George Matthews organises training for teachers on managing behaviour, including restraining pupils, after many years as a deputy head teacher in a special residential school.

He says teachers have lost confidence and need to know they have the support of their leaders.

"Powers have not changed much in the past 10 years. It is about trying to take the anxiety away from people using these powers," he told the BBC News website.

"If you are a teacher and you are worried about your ability to control a class, you will lack the confidence needed to do it.

"This is about children being able to learn and teachers being able to teach. It is difficult for children to learn if lessons are being disrupted."

Mr Matthews, director of Team Teach, says teachers worry that if they use force to restrain a pupil, there will be a "knee-jerk reaction" and that they will be suspended, with people saying "there is no smoke without fire".
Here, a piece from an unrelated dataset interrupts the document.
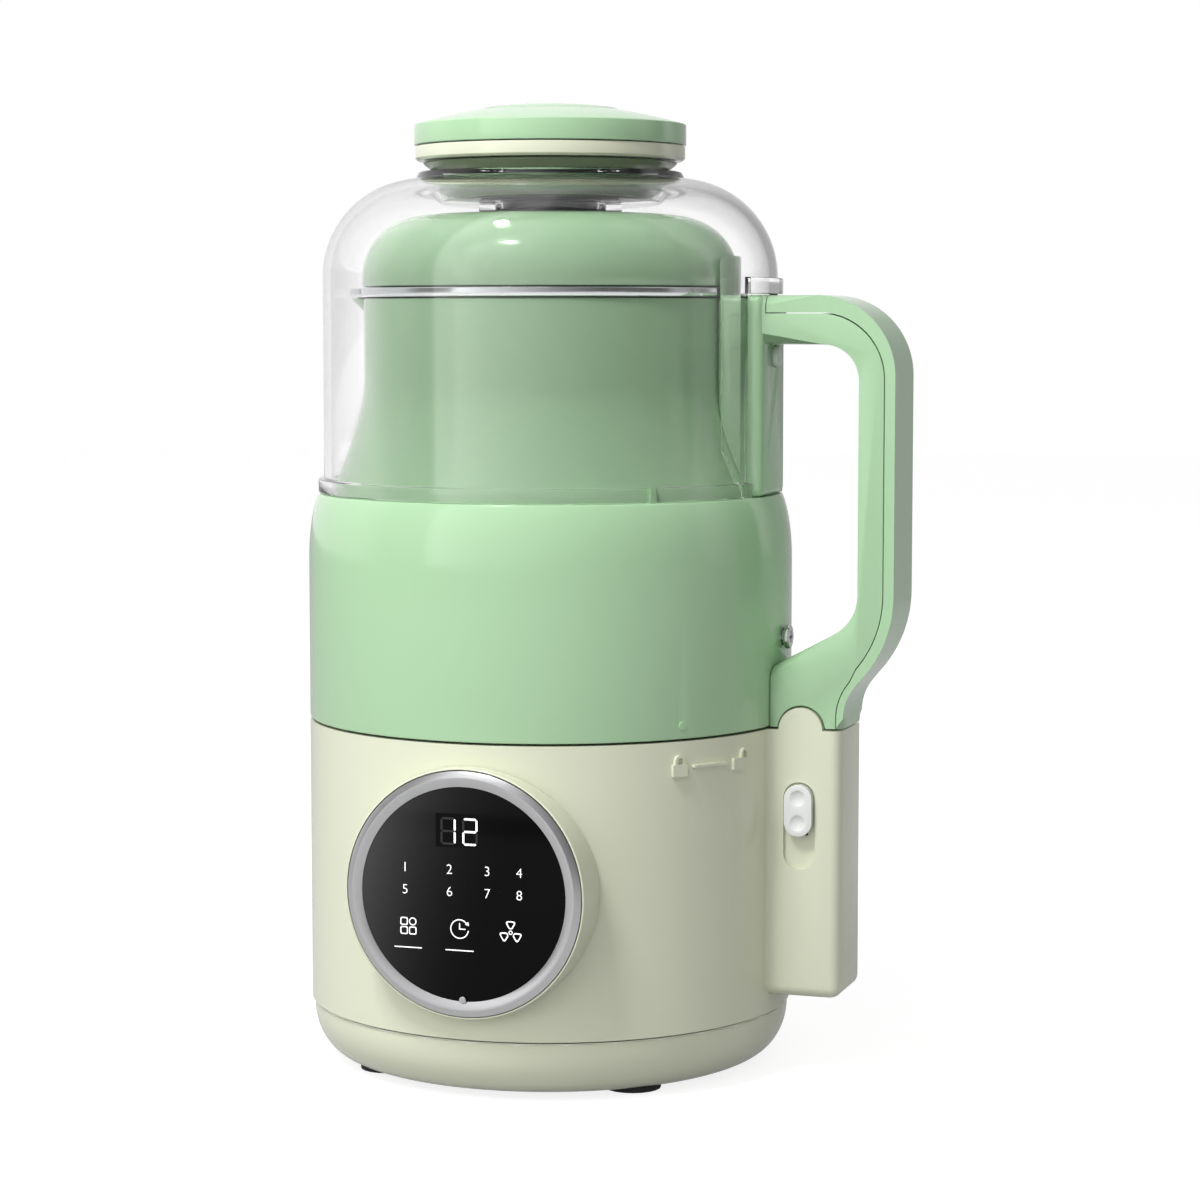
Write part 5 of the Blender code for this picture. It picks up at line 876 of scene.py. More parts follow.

Most newly-qualified teachers he said, received a "very small amount" of training in behaviour management and "zero" on active physical support - and those were the situations teachers worried about.

Lessons learned

Teachers who stay in the system despite facing physical danger and the worst kinds of behaviour clearly have lessons to pass on.

As an assistant head at his present school, Paul can promote the philosophy he believes is the key to good behaviour and discipline - having a positive ethos or culture in a school.

"It's a simple philosophy of having high expectations for everyone and having a positive rewards culture," he says.

So uniform policy is enforced and those behaving badly are dealt with.

Senior members of staff regularly pop into classrooms, to check all is well, but also to build a rapport with the students.

"It's not just about Big Brother. We hope that it is cool to be clever, that pupils who are doing well get rewarded.

Image caption,

Some schools separate disruptive pupils until they start behaving

"If you watch Year 7s (eleven-year-olds), you can see them turning up very neat but, unless you watch your Year 10s, they will soon copy them and their shirts will be out. So we talk to them about setting a good example," he says.

"Some people say 'What do you expect with those children?' but the secret is to have an ethos of achievement for everyone."

That attention to detail and philosophy of high expectation is shared by Sir Alan Steer, who advised the last government on behaviour, and by staff at St Gregory's Catholic Science College in Kenton, Middlesex.

Both also agree that the secret of great behaviour in schools is great teaching.

St Gregory's is ranked outstanding for behaviour by England's schools inspectors Ofsted.

Schools Minister Nick Gibb chose to go there to launch his plans to "put head teachers and teachers back in control of the classroom" in England.

Head teacher Andrew Prindiville believes the measures being announced on Wednesday will be useful for some schools.

"These are not issues which affect us but for schools in challenging circumstances, the clarity will be useful," he told BBC News.

He puts the secret of his school's success with behaviour down to the priority it puts on learning and achievement.

"It's about our focus on learning, developing high aspirations and attention to detail," he said.

"If children are actively engaged in learning they can't be disruptive."

Active learning

New boy Mr Gibb sampled a little of the fast-paced, interactive learning going on at the school and asked pupils what they thought of behaviour in the school.

At St Gregory's, attention to detail comes out in uniforms worn neatly - with no over-sized ties or shirts hanging out.

Pupils told him their teachers picked them up on any untidy uniform and did not let them leave classes without straightening themselves up.

They don't seem to mind and even say it helps instil a sense of discipline.

Mr Gibb told them he liked the fact they stood for adults who walked into the room - and asked if they minded that.

No, that was fine too.

Bag searching - being made more permissible by the government - is not an issue here.

No mobile phones are allowed in school. Mr Prindiville believes the policy helps keep his pupils safe from would-be muggers.

"It's a message to muggers to leave my students alone - as they know they don't have phones."

In one in five secondaries in England, behaviour is classed as satisfactory or poor by Ofsted inspectors.

The majority of pupils Mr Gibb says, are well-behaved and want others to behave well too.

He stresses the measures being announced by the government will be there for schools if they want and need them - there will be be no compulsion.

With schools so starkly divided in terms of behaviour and culture, this seems sensible. Their impact will also vary greatly.